A história de Silvio Santos e de José Luiz Datena não é só a história de dois homens que tentaram trocar o palco pela política. É a história de um país que, por vezes, confunde popularidade com competência, e que se deixa seduzir pelo carisma em detrimento da experiência.
E não se enganem, caros leitores, este é um fenômeno universal. De tempos em tempos, surge um novo "salvador da pátria" que, armado de boas intenções e de uma legião de fãs, tenta tomar de assalto o poder. E o público, sempre ávido por novidades, aplaude de pé. Até que o espetáculo acaba, as luzes se apagam e a realidade bate à porta, lembrando a todos que governar um país é bem mais complicado do que entreter uma plateia.

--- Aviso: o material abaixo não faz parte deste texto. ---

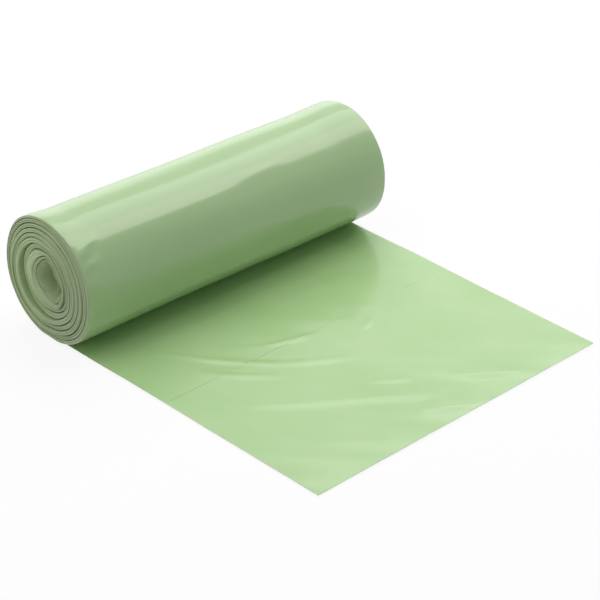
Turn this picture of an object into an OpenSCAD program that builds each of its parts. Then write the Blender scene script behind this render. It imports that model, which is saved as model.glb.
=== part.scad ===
// Roll of bin bags. One web of thin film, folded to the length of the roll, is
// wound on itself without a core tube, and its free end, the lead, is drawn out
// flat in front. The roll lies along X on its flat spot, the lead runs towards
// -Y, and the origin is on the table under the middle of the whole outline.
// Units are millimetres and degrees.

/* [Roll] */
// Length of the roll, which is the width of the folded web
roll_length = 250; // [150:5:400]
// Diameter of the wound roll
roll_diameter = 82; // [70:1:120]
// Turns that the ends of the roll show, each a bundle of thinner ones
turns = 9.75; // [6:0.25:12]
// Gap between one turn and the next
turn_gap = 0.5; // [0.3:0.1:0.6]
// Share by which that gap widens and narrows along the web
gap_change = 0.5; // [0:0.1:0.6]
// Share of a turn by which one winding went slack, at the back of the roll
slack = 0.45; // [0:0.05:0.5]
// How deep that slack winding lies, from 0 outside to 1 at the hollow
slack_depth = 0.4; // [0.2:0.05:0.7]
// Rounding of the edges of each turn, at the ends of the roll
edge_round = 0.7; // [0.2:0.1:1]
// How far in from the roll's left end the most sunken turn lies
web_wander = 2.8; // [0:0.1:4]
// Width of the flat spot that the soft roll lies on
flat_spot = 16; // [8:1:20]

/* [Core] */
// Mean width of the hollow in the middle of the roll
core_width = 24.6; // [16:0.2:26]
// How far the hollow has collapsed, from 0, round, towards 1, a diamond
core_collapse = 0.75; // [0:0.05:0.9]
// Angle by which the diamond leans forwards from standing on its corner
core_lean = 10; // [-45:1:45]
// How far the hollow lies in front of the middle of the roll
core_forward = 3; // [0:0.5:6]
// How far the hollow lies above the middle of the roll
core_raise = 2; // [0:0.5:3]

/* [Lead] */
// Length of the lead's left edge, from under the roll's axis to the cut edge
lead_left = 225; // [140:5:400]
// How much longer the lead's right edge is
lead_skew = 1.5; // [-8:0.5:8]
// Thickness of the lead, with its folded layers together
film = 0.6; // [0.4:0.1:1]
// How far in from the roll's left end the lead starts
left_inset = 2; // [0:0.5:8]
// How far the lead's left edge leans in on its way to the cut edge
left_lean = 8; // [0:0.5:15]
// How far in from the roll's right end the lead starts
right_inset = 4.5; // [0:0.5:8]
// How far the lead's right edge leans out on its way to the cut edge
right_lean = 1.5; // [0:0.5:3]
// Height of the tallest wrinkle in the lead
wrinkle_height = 2; // [0:0.2:3]
// Half the breadth of a wrinkle
wrinkle_breadth = 6.5; // [5:0.5:12]

/* [Perforation] */
// Distance of the tear-off line from under the roll's axis
tear_line = 102; // [40:1:130]
// Length of each slit in the tear-off line
slit_length = 2.6; // [1:0.1:4]
// Width of each slit
slit_width = 0.5; // [0.3:0.1:1]
// Film left between one slit and the next
tie_length = 1.6; // [0.8:0.1:3]

/* [Hidden] */

// Sides of each turn, and divisions along and across the lead
facets = 32;
lead_rows = 28;
lead_columns = 40;

radius = roll_diameter / 2;
core_radius = core_width / 2;
axis_height = sqrt(pow(radius, 2) - pow(flat_spot / 2, 2));
last_angle = 360 * turns;

// The first turn is as thin as the lead that it becomes
first_pitch = film + turn_gap;
pitch = (radius - first_pitch - core_radius) / (turns - 1);

// The wrinkles that the lead was left with: both ends as shares of the roll's
// length and of the lead's, how far the middle bows, and the share of height
WRINKLES = [
    [-0.33, 0.27, 0.01, 0.61, 0.045, 1],
    [-0.20, 0.37, 0.06, 0.45, 0.03, 0.6],
    [-0.34, 0.42, -0.06, 0.67, 0.02, 0.5],
    [-0.10, 0.66, 0.03, 0.93, -0.01, 0.4],
    [0.05, 0.56, 0.19, 0.50, 0.01, 0.35],
    [0.13, 0.84, 0.25, 0.97, 0.01, 0.45]
];

// Where the web wandered inwards as it was wound, and by what share: depths from
// 0 at the outside to 1 at the hollow, with two sunken rings between flush ones
WANDER = [
    [0, 0], [0.05, 0], [0.16, 0.2], [0.27, -0.3], [0.38, 1], [0.5, 0.9],
    [0.61, -0.1], [0.72, 0], [0.84, 0.9], [0.95, -0.2], [1, 0]
];

// Radius of the spiral where the web has wound through angle a from the lead
function spiral(a) = a < 360
    ? radius - first_pitch * a / 360
    : radius - first_pitch - pitch * (a - 360) / 360;

// How deep a turn lies, from 0 at the outside to 1 at the hollow
function depth(a) = (radius - spiral(a)) / (radius - core_radius);

// Radius at angle a of a unit superellipse: a circle where the power is 2, and
// where it's less, its sides fall in towards a diamond
function diamond(a, power) = pow(
    pow(abs(cos(a)), power) + pow(abs(sin(a)), power), -1 / power);

// Point of the section, as y and z, on the web's outer face, moved in by inward.
// The angle runs from under the axis up the back, over the top and down in front.
function web_point(a, inward = 0) = let(
    t = depth(a),
    r = spiral(a) * diamond(a + core_lean, 2 - core_collapse * pow(t, 2)) - inward,
    flattened = max(0, radius * cos(a) - axis_height) * (1 - t))
    [r * sin(a) - core_forward * t,
     axis_height - r * cos(a) + core_raise * t + flattened];

// The gap inside the web at angle a, widest where one winding went slack
function gap(a) = turn_gap * (1 + gap_change * sin(a * 0.43 + 60))
    + slack * pitch * exp(-pow((depth(a) - slack_depth) * turns * 2, 2)) * max(0, sin(a));

// The inner face follows the turn inside it, a gap away. In the last turn it
// closes up to the film's own thickness, which leaves a thin free end.
function inner_point(a) = let(
    last = max(0, a - last_angle + 360) / 360,
    next_turn = web_point(a + 360, -gap(a)),
    own_face = web_point(a, film))
    next_turn * (1 - last) + own_face * last;

// How far the web wanders sideways, mostly at the back of the roll. Its left
// edge wanders the most, because the bags are folded unevenly.
function wander(a) = web_wander * lookup(depth(a), WANDER) * (5 + 3 * sin(a - 15)) / 8;

// The lead's insets reach a quarter turn up the back of the roll
function inset(a) = max(0, 1 - a / 90);
function left_end(a) = -roll_length / 2 + wander(a) + left_inset * inset(a);
function right_end(a) = roll_length / 2 + 0.4 * wander(a) - right_inset * inset(a);

// Eight corners of the web where it has wound through angle a
function turn_ring(a) = let(
    outer = web_point(a),
    inner = inner_point(a),
    thick = norm(outer - inner),
    c = min(edge_round, thick / 3),
    low = outer + (inner - outer) * c / thick,
    high = inner + (outer - inner) * c / thick,
    left = left_end(a),
    right = right_end(a))
    [[left + c, outer[0], outer[1]], [right - c, outer[0], outer[1]],
     [right, low[0], low[1]], [right, high[0], high[1]],
     [right - c, inner[0], inner[1]], [left + c, inner[0], inner[1]],
     [left, high[0], high[1]], [left, low[0], low[1]]];

// Height of one wrinkle at a point of the lead
function one_wrinkle(x, y, w) = let(
    from = [w[0] * roll_length, -w[1] * lead_left],
    way = [w[2] * roll_length, -w[3] * lead_left] - from,
    p = [x, y] - from,
    u = min(1, max(0, p * way / (way * way))),
    off = (way[0] * p[1] - way[1] * p[0]) / norm(way),
    d = off + 4 * w[4] * roll_length * u * (1 - u))
    w[5] * sin(180 * u) * exp(-pow(d / wrinkle_breadth, 2));

function wrinkles(x, y) = wrinkle_height * max([for (w = WRINKLES) one_wrinkle(x, y, w)]);

// One row of points across the lead, at a share of its length and a height
function lead_row(share, height) = let(
    left = left_end(0) + left_lean * share,
    right = right_end(0) + right_lean * share)
    [for (i = [0:lead_columns]) let(
        u = i / lead_columns,
        x = left + (right - left) * u,
        y = -(lead_left + lead_skew * u) * share)
        [x, y, wrinkles(x, y) + height]];

function reversed(list) = [for (i = [len(list) - 1:-1:0]) list[i]];

// The ring of points round the lead: its underside, then its top side back
function lead_ring(share) = concat(lead_row(share, 0), reversed(lead_row(share, film)));

function flat_list(lists) = [for (list = lists) each list];

// Two triangles for each side between two rings of n points
function ring_faces(first, second, n) = [for (i = [0:n - 1]) let(j = (i + 1) % n)
    each [[first + i, second + i, first + j], [first + j, second + i, second + j]]];

// Triangles that open an edge of two points into a row of many
function fan_faces(left, right, row, n) = let(half = floor(n / 2)) concat(
    [for (i = [0:half - 1]) [left, row + i, row + i + 1]],
    [[left, row + half, right]],
    [for (i = [half:n - 1]) [right, row + i, row + i + 1]]);

// The row of slits across the lead at which one bag tears off the next
module slits() {
    share = tear_line / lead_left;
    left = left_end(0) + left_lean * share;
    right = right_end(0) + right_lean * share;
    step = slit_length + tie_length;
    count = floor((right - left - tie_length) / step);
    first = (left + right - (count - 1) * step) / 2;
    through = 2 * (wrinkle_height + film + 1);
    for (i = [0:count - 1])
        translate([first + i * step, -tear_line, 0])
        cube([slit_length, slit_width, through], center = true);
}

module bin_bag_roll() {
    angles = [for (i = [facets * turns:-1:0]) i * 360 / facets];
    shares = [for (i = [1:lead_rows]) i / lead_rows];
    wound = flat_list([for (a = angles) turn_ring(a)]);
    lead = flat_list([for (share = shares) lead_ring(share)]);

    // Middle of the outline: across, and from the roll's back to the lead's edge
    back = max([for (p = wound) p[1]]);
    middle = (back - lead_left - max(0, lead_skew)) / 2;
    across = (min([for (p = wound) p[0]]) + max([for (p = wound) p[0]])) / 2;

    // Where the rings of the wound turns end and those of the lead start
    n = 2 * (lead_columns + 1);
    nip = len(wound) - 8;
    start = len(wound);
    cut = start + n * (lead_rows - 1);

    wound_faces = [for (k = [0:len(angles) - 2]) each ring_faces(8 * k, 8 * k + 8, 8)];
    lead_faces = [for (k = [0:lead_rows - 2]) each ring_faces(start + n * k, start + n * k + n, n)];
    under = fan_faces(nip, nip + 1, start, lead_columns);
    over = fan_faces(nip + 4, nip + 5, start + lead_columns + 1, lead_columns);
    right_side = [
        [nip + 1, start + lead_columns, nip + 2],
        [nip + 2, start + lead_columns, nip + 3],
        [nip + 3, start + lead_columns, start + lead_columns + 1],
        [nip + 3, start + lead_columns + 1, nip + 4]
    ];
    left_side = [
        [nip + 5, start + n - 1, nip + 6],
        [nip + 6, start + n - 1, start],
        [nip + 6, start, nip + 7],
        [nip + 7, start, nip]
    ];
    inner_end = [[for (i = [0:7]) i]];
    cut_edge = [for (i = [0:lead_columns - 1])
        [cut + i, cut + n - 1 - i, cut + n - 2 - i, cut + i + 1]];

    color("#a9cf98")
    translate([-across, -middle, 0])
    difference() {
        polyhedron(
            points = concat(wound, lead),
            faces = concat(inner_end, wound_faces, under, over, right_side, left_side,
                lead_faces, cut_edge),
            convexity = 2 * turns);
        slits();
    }
}

bin_bag_roll();
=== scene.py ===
import math

import bmesh
import bpy
from mathutils import Matrix, Vector, noise


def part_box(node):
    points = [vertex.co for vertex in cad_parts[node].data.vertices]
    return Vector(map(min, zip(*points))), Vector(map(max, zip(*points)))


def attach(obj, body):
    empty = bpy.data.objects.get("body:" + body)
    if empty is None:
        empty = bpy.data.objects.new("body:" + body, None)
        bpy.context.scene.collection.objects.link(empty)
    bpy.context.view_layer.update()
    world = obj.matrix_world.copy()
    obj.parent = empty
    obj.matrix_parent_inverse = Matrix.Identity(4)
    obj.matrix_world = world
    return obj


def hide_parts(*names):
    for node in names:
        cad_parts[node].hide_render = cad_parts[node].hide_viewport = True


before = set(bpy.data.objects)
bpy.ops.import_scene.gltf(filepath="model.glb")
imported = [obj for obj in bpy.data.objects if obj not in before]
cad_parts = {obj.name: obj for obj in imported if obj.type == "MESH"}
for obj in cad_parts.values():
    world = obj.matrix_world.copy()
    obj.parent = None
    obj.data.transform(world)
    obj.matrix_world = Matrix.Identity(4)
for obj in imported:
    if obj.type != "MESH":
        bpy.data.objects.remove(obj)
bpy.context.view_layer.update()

# The web of film. The whole roll is one long folded tube of thin green
# polyethylene, perforated across between one bag and the next, and wound tightly
# on itself with no core tube. Its free end, the lead, lies flat in front.
ROLL_LENGTH = 0.250
RADIUS = 0.041
FLAT_SPOT = 0.016
FILM = 0.0003
AXIS_HEIGHT = math.sqrt(RADIUS**2 - (FLAT_SPOT / 2) ** 2)

# The lead, from under the axis to its cut edge: how far in from the roll's ends
# its sides start, and how far they lean to the right on their way.
LEAD_LEFT = 0.225
LEAD_SKEW = 0.0015
LEFT_INSET = 0.002
LEFT_LEAN = 0.008
RIGHT_INSET = 0.0045
RIGHT_LEAN = 0.0015

lowest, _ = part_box("bin_bag_roll")
axis_y = lowest.y + LEAD_LEFT + LEAD_SKEW

# Angles are counted along the web from under the axis, up the back, over the
# top and down the front. Up to the seam the web is the outermost turn, and it
# ends at the front corner of the hollow.
TURNS = 9
SEAM_ANGLE = 390
LAST_ANGLE = 360 * TURNS + 256


def ease(t):
    t = min(1, max(0, t))
    return t * t * (3 - 2 * t)


def wavering(x, y, seed):
    return noise.noise(Vector((x, y, seed)))


def between(pairs, value):
    """Value at that place in a list of pairs, on straight lines from pair to pair."""
    for (x0, y0), (x1, y1) in zip(pairs, pairs[1:]):
        if value <= x1:
            break
    return y0 + (y1 - y0) * (value - x0) / (x1 - x0)


# Depth runs from 0, the outside, to 1, the end of the web. The first turn is as
# thin as the lead that it becomes.
FIRST_DEPTH = 0.0174


def depth(angle):
    if angle < 360:
        return FIRST_DEPTH * angle / 360
    return FIRST_DEPTH + (1 - FIRST_DEPTH) * (angle - 360) / (LAST_ANGLE - 360)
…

Portanto, da próxima vez que virem um rostinho conhecido na urna, lembrem-se da lição de Silvio e Datena. Popularidade é uma coisa, competência é outra. E, se a história de Silvio Santos nos ensinou algo, é que nem sempre o caminho para o poder passa pelo auditório do SBT.
O Brasil é um país que, por sua natureza, tende a misturar o público com o privado, o entretenimento com a seriedade. Nossos líderes muitas vezes surgem não das universidades ou dos sindicatos, mas dos palcos e dos estúdios de televisão. Mas, se quisermos um futuro diferente, é preciso que o eleitorado amadureça e comece a separar as duas coisas.
Uma coisa é certa: o Brasil não é um grande auditório de televisão, onde tudo se resolve com um prêmio ou uma palavra de conforto. A política exige muito mais do que audiência; exige compromisso, responsabilidade e, sobretudo, um profundo respeito pelas complexidades do país e de seu povo.
Assim, ao que parece, ser um bom apresentador de TV não é garantia de sucesso na política. Mas quem sabe? Talvez, no futuro, algum outro “patrão” ou “Datena” consiga provar o contrário. Por enquanto, ficamos com o conselho sábio do próprio Silvio: “Quem quer dinheiro?” Sim, porque na política, caros leitores, quem realmente paga a conta no final é o eleitor.